▶ [WRITTEN INSTRUCTION]:
Copy the first line of the material below and every later line through the line containing "const LEFT = new THREE.Vector3(-1, 0, 0);", without any other output.
*-*-*
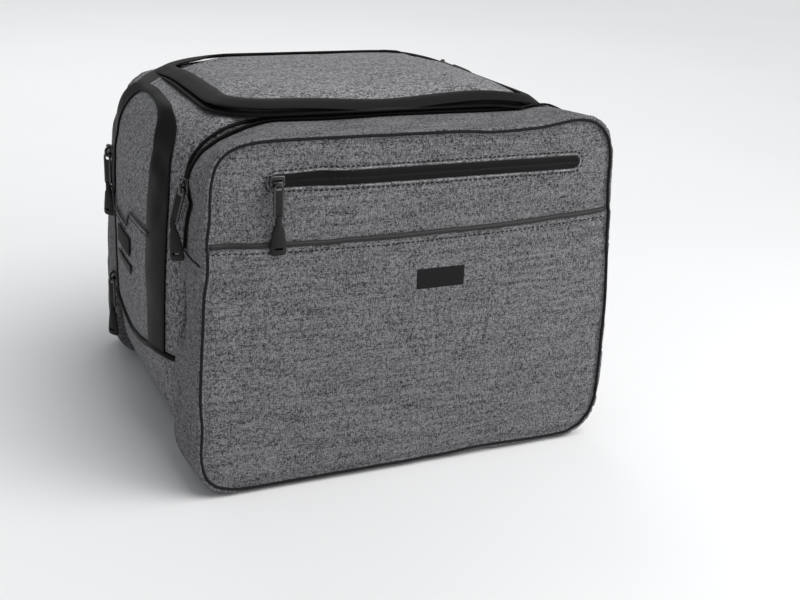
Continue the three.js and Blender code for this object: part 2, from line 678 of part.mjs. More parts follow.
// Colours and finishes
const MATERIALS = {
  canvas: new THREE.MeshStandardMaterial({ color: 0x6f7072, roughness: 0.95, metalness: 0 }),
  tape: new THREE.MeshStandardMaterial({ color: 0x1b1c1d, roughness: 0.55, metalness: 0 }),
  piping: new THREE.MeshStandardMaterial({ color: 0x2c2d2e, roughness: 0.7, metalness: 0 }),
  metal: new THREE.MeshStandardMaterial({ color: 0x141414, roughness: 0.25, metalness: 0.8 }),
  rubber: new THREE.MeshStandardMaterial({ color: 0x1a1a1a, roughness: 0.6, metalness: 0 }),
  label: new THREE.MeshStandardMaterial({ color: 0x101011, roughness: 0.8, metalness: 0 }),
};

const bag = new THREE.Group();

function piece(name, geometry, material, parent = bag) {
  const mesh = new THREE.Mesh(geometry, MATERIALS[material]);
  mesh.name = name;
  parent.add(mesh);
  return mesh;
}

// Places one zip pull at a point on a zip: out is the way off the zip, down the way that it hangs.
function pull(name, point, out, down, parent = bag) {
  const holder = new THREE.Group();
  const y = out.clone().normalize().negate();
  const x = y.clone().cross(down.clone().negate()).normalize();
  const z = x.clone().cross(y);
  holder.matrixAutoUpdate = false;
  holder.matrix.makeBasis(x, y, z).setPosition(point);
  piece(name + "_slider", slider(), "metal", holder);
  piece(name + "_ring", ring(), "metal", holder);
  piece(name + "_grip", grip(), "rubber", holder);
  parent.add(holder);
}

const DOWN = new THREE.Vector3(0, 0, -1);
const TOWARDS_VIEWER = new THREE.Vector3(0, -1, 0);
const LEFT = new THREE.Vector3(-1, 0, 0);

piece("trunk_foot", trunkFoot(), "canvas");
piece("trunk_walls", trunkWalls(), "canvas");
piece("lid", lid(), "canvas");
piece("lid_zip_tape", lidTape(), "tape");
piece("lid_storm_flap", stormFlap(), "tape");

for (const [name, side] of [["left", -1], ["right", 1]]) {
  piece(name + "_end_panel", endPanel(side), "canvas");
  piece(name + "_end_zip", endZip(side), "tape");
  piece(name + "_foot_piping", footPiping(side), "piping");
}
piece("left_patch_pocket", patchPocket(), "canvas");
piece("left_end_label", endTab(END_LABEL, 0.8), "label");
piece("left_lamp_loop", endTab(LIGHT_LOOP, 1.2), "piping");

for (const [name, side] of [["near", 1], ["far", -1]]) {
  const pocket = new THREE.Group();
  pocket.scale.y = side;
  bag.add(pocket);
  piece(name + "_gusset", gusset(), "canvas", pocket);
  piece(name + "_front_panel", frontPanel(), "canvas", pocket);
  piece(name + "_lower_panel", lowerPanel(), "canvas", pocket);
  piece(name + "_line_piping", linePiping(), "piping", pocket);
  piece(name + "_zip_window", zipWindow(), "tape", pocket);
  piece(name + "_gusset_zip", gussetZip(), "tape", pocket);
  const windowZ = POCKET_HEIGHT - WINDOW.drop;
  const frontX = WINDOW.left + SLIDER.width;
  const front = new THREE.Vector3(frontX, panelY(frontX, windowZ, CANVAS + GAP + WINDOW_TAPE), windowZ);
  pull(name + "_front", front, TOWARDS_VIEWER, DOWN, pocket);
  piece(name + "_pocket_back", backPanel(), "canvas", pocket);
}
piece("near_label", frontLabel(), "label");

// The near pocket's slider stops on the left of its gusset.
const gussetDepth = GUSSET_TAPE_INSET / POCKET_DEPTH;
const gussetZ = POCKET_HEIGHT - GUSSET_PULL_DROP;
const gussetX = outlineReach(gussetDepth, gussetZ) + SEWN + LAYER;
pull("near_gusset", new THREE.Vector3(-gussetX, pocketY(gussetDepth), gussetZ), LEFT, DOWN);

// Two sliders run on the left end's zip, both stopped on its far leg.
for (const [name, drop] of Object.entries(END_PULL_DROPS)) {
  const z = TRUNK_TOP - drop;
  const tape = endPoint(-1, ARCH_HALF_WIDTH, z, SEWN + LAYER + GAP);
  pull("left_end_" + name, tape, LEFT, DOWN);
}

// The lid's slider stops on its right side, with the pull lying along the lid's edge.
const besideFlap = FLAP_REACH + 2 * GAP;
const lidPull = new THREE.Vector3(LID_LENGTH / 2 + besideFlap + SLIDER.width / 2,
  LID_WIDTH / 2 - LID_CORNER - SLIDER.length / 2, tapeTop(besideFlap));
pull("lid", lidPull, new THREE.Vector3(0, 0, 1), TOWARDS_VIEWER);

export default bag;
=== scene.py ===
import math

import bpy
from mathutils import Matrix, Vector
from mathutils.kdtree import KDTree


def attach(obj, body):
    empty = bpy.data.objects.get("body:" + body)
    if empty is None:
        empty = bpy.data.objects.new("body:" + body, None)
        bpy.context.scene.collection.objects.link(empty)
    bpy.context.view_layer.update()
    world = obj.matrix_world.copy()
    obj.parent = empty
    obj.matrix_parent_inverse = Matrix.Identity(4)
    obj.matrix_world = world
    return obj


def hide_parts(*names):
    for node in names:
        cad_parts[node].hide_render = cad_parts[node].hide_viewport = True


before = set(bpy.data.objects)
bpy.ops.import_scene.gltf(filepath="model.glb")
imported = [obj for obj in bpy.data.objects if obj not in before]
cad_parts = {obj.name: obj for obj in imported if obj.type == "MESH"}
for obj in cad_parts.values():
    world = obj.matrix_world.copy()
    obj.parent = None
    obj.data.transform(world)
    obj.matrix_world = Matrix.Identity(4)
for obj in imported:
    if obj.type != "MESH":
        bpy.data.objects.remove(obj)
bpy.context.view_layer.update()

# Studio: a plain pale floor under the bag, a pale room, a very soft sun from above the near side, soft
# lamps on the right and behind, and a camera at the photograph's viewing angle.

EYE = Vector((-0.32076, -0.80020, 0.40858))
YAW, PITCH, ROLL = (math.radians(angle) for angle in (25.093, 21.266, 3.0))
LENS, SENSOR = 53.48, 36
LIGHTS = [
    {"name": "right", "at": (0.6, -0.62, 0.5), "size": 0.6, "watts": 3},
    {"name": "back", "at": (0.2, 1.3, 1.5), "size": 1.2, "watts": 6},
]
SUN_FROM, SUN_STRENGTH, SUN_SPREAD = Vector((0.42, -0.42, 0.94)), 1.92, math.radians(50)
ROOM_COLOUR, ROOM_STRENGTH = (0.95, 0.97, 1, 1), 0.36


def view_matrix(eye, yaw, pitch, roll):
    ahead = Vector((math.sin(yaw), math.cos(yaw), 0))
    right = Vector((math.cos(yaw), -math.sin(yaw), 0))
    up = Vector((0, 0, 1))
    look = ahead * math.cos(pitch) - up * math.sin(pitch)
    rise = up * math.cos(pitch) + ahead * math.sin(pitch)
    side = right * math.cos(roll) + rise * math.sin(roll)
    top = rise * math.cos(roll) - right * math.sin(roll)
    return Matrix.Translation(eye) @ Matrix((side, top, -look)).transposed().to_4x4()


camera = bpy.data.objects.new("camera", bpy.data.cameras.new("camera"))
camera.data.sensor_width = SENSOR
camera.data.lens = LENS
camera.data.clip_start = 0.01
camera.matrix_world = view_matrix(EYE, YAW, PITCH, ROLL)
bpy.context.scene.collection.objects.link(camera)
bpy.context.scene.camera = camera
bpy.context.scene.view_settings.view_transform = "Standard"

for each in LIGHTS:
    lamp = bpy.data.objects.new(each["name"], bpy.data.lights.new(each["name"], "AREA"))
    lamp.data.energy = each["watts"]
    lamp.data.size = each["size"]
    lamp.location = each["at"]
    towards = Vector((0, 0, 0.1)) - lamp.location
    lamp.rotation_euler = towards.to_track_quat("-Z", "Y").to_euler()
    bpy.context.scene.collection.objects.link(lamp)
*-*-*
▶ [OUTPUT]:
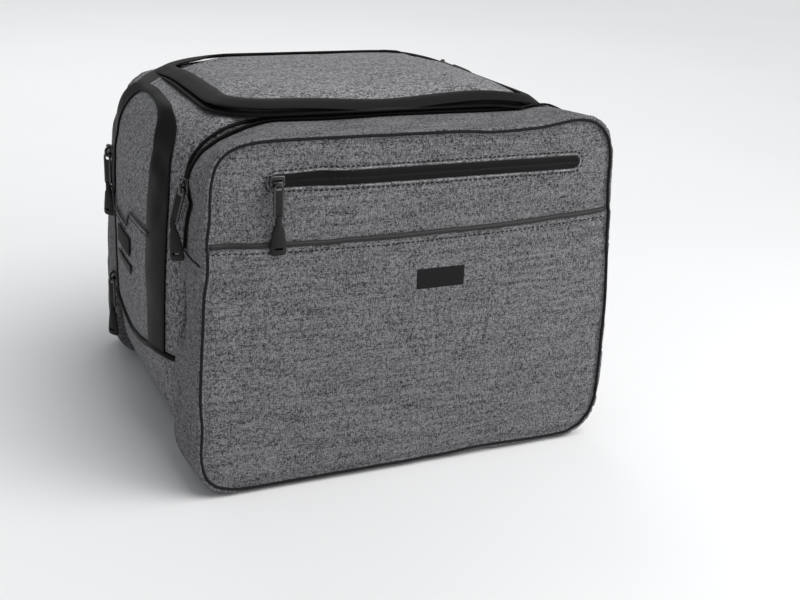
Continue the three.js and Blender code for this object: part 2, from line 678 of part.mjs. More parts follow.
// Colours and finishes
const MATERIALS = {
  canvas: new THREE.MeshStandardMaterial({ color: 0x6f7072, roughness: 0.95, metalness: 0 }),
  tape: new THREE.MeshStandardMaterial({ color: 0x1b1c1d, roughness: 0.55, metalness: 0 }),
  piping: new THREE.MeshStandardMaterial({ color: 0x2c2d2e, roughness: 0.7, metalness: 0 }),
  metal: new THREE.MeshStandardMaterial({ color: 0x141414, roughness: 0.25, metalness: 0.8 }),
  rubber: new THREE.MeshStandardMaterial({ color: 0x1a1a1a, roughness: 0.6, metalness: 0 }),
  label: new THREE.MeshStandardMaterial({ color: 0x101011, roughness: 0.8, metalness: 0 }),
};

const bag = new THREE.Group();

function piece(name, geometry, material, parent = bag) {
  const mesh = new THREE.Mesh(geometry, MATERIALS[material]);
  mesh.name = name;
  parent.add(mesh);
  return mesh;
}

// Places one zip pull at a point on a zip: out is the way off the zip, down the way that it hangs.
function pull(name, point, out, down, parent = bag) {
  const holder = new THREE.Group();
  const y = out.clone().normalize().negate();
  const x = y.clone().cross(down.clone().negate()).normalize();
  const z = x.clone().cross(y);
  holder.matrixAutoUpdate = false;
  holder.matrix.makeBasis(x, y, z).setPosition(point);
  piece(name + "_slider", slider(), "metal", holder);
  piece(name + "_ring", ring(), "metal", holder);
  piece(name + "_grip", grip(), "rubber", holder);
  parent.add(holder);
}

const DOWN = new THREE.Vector3(0, 0, -1);
const TOWARDS_VIEWER = new THREE.Vector3(0, -1, 0);
const LEFT = new THREE.Vector3(-1, 0, 0);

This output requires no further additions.